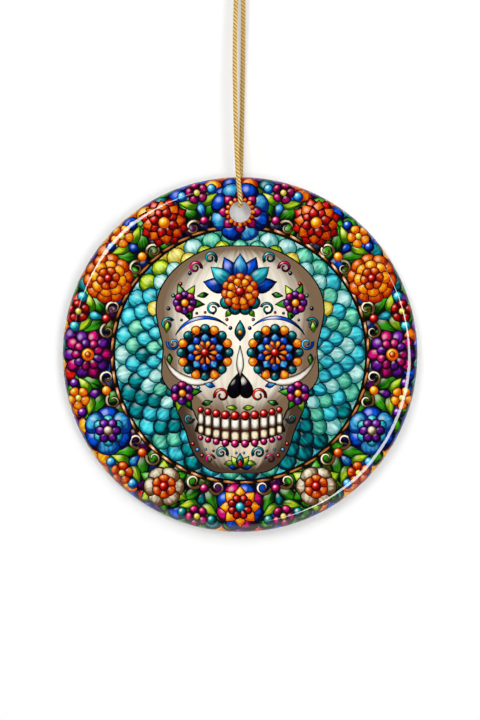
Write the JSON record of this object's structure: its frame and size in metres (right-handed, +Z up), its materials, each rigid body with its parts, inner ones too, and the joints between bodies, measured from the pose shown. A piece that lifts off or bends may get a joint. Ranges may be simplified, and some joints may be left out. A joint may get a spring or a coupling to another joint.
{
  "type": "hanging sugar skull ornament",
  "caption": "Flat round glazed porcelain ornament with a printed sugar skull face, hung from a thin gold twisted cord loop that passes through a hole near the rim and ends in a knot.",
  "frame": {"origin": "top of the hanging loop, at the underside of the knot, where a hook, peg or twig takes hold", "axes": "+Z up along the cord, the printed face looks towards -Y, +X to the right as seen from the front"},
  "size_m": [0.07, 0.0056, 0.1251],
  "materials": {
    "porcelain": "glossy white glaze",
    "printed_coat": "many-coloured print under a clear gloss coat",
    "gold_cord": "twisted metallic thread"
  },
  "bodies": {
    "knot": {"cord_knot": "gold_cord", "cord_front_tail": "gold_cord", "cord_back_tail": "gold_cord"},
    "cord_loop": {"cord_front_run": "gold_cord", "cord_back_run": "gold_cord", "cord_bight": "gold_cord"},
    "ornament": {"ceramic_disc": "porcelain", "print_coat": "printed_coat"}
  },
  "joints": [
    {"name": "cord_twist", "type": "hinge", "parent": "knot", "child": "cord_loop", "pos_m": [0, 0, 0], "axis": [0, 0, 1], "range_deg": [-180, 180], "stiffness_Nm_per_rad": 0.0000066},
    {"name": "disc_swing", "type": "hinge", "parent": "cord_loop", "child": "ornament", "pos_m": [0, 0, -0.0476], "axis": [0, 1, 0], "range_deg": [-90, 90]}
  ]
}
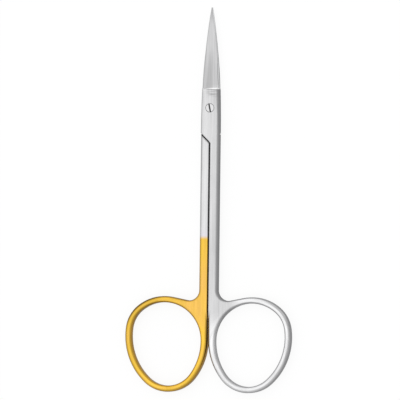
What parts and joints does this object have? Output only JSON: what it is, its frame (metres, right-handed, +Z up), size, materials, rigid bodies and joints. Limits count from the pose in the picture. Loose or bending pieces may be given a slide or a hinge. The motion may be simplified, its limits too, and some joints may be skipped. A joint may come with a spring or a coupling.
{
  "type": "surgical scissors",
  "caption": "Fine straight surgical scissors with slender pointed blades, a lapped joint held by a slotted screw, long shanks and oval finger rings, partly gold plated.",
  "frame": {"origin": "on the pivot screw's axis, in the plane that the scissors rest on", "axes": "+Y along the closed scissors towards the tips, +Z up along the pivot screw towards its slotted head, +X towards the plain steel finger ring"},
  "size_m": [0.0514, 0.115, 0.003],
  "materials": {
    "satin_steel": "satin, fine lengthwise brushing",
    "gold_plated_steel": "satin steel, with the finger ring and the shank above it gold plated",
    "screw_steel": "bright turned face"
  },
  "bodies": {
    "gold_half": {"gold_ring_half": "gold_plated_steel", "pivot_screw": "screw_steel"},
    "steel_half": {"steel_ring_half": "satin_steel"}
  },
  "joints": [
    {"name": "blade_pivot", "type": "hinge", "parent": "gold_half", "child": "steel_half", "pos_m": [0, 0, 0.0015], "axis": [0, 0, 1], "range_deg": [0, 135]}
  ]
}
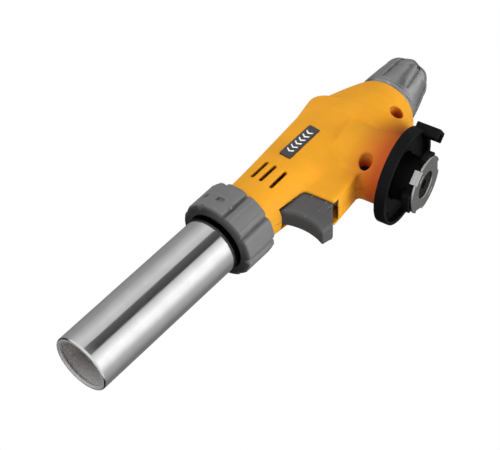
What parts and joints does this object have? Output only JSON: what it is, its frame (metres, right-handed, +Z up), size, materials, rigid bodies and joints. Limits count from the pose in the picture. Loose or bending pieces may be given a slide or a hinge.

Requirement:
Print every record exactly as it was given.

Answer to the exercise:
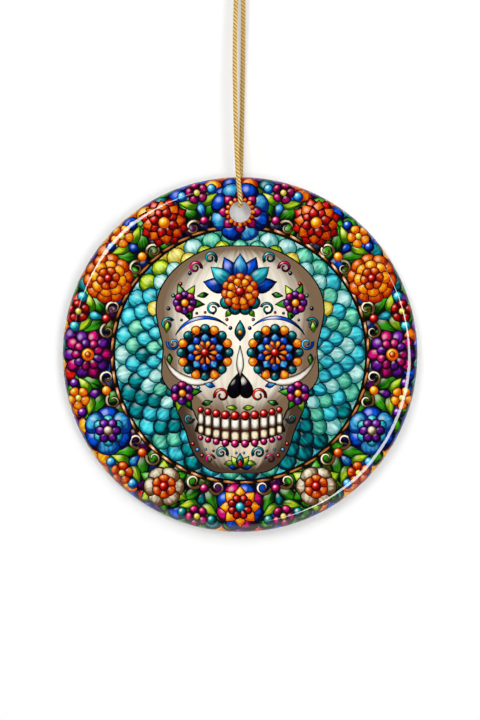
Write the JSON record of this object's structure: its frame and size in metres (right-handed, +Z up), its materials, each rigid body with its parts, inner ones too, and the joints between bodies, measured from the pose shown. A piece that lifts off or bends may get a joint. Ranges may be simplified, and some joints may be left out. A joint may get a spring or a coupling to another joint.
{
  "type": "hanging sugar skull ornament",
  "caption": "Flat round glazed porcelain ornament with a printed sugar skull face, hung from a thin gold twisted cord loop that passes through a hole near the rim and ends in a knot.",
  "frame": {"origin": "top of the hanging loop, at the underside of the knot, where a hook, peg or twig takes hold", "axes": "+Z up along the cord, the printed face looks towards -Y, +X to the right as seen from the front"},
  "size_m": [0.07, 0.0056, 0.1251],
  "materials": {
    "porcelain": "glossy white glaze",
    "printed_coat": "many-coloured print under a clear gloss coat",
    "gold_cord": "twisted metallic thread"
  },
  "bodies": {
    "knot": {"cord_knot": "gold_cord", "cord_front_tail": "gold_cord", "cord_back_tail": "gold_cord"},
    "cord_loop": {"cord_front_run": "gold_cord", "cord_back_run": "gold_cord", "cord_bight": "gold_cord"},
    "ornament": {"ceramic_disc": "porcelain", "print_coat": "printed_coat"}
  },
  "joints": [
    {"name": "cord_twist", "type": "hinge", "parent": "knot", "child": "cord_loop", "pos_m": [0, 0, 0], "axis": [0, 0, 1], "range_deg": [-180, 180], "stiffness_Nm_per_rad": 0.0000066},
    {"name": "disc_swing", "type": "hinge", "parent": "cord_loop", "child": "ornament", "pos_m": [0, 0, -0.0476], "axis": [0, 1, 0], "range_deg": [-90, 90]}
  ]
}
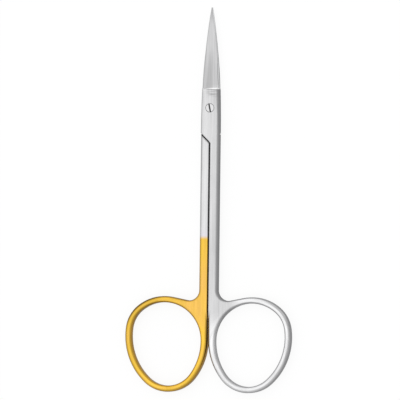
What parts and joints does this object have? Output only JSON: what it is, its frame (metres, right-handed, +Z up), size, materials, rigid bodies and joints. Limits count from the pose in the picture. Loose or bending pieces may be given a slide or a hinge. The motion may be simplified, its limits too, and some joints may be skipped. A joint may come with a spring or a coupling.
{
  "type": "surgical scissors",
  "caption": "Fine straight surgical scissors with slender pointed blades, a lapped joint held by a slotted screw, long shanks and oval finger rings, partly gold plated.",
  "frame": {"origin": "on the pivot screw's axis, in the plane that the scissors rest on", "axes": "+Y along the closed scissors towards the tips, +Z up along the pivot screw towards its slotted head, +X towards the plain steel finger ring"},
  "size_m": [0.0514, 0.115, 0.003],
  "materials": {
    "satin_steel": "satin, fine lengthwise brushing",
    "gold_plated_steel": "satin steel, with the finger ring and the shank above it gold plated",
    "screw_steel": "bright turned face"
  },
  "bodies": {
    "gold_half": {"gold_ring_half": "gold_plated_steel", "pivot_screw": "screw_steel"},
    "steel_half": {"steel_ring_half": "satin_steel"}
  },
  "joints": [
    {"name": "blade_pivot", "type": "hinge", "parent": "gold_half", "child": "steel_half", "pos_m": [0, 0, 0.0015], "axis": [0, 0, 1], "range_deg": [0, 135]}
  ]
}
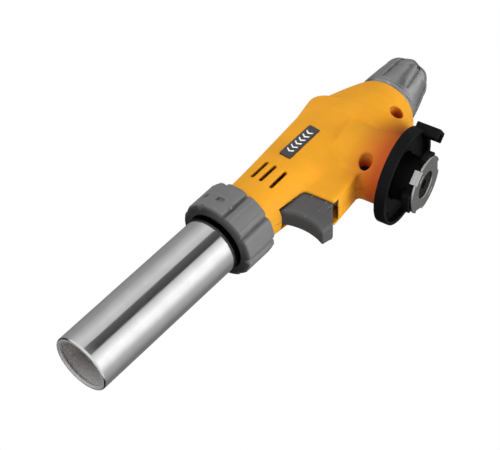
What parts and joints does this object have? Output only JSON: what it is, its frame (metres, right-handed, +Z up), size, materials, rigid bodies and joints. Limits count from the pose in the picture. Loose or bending pieces may be given a slide or a hinge.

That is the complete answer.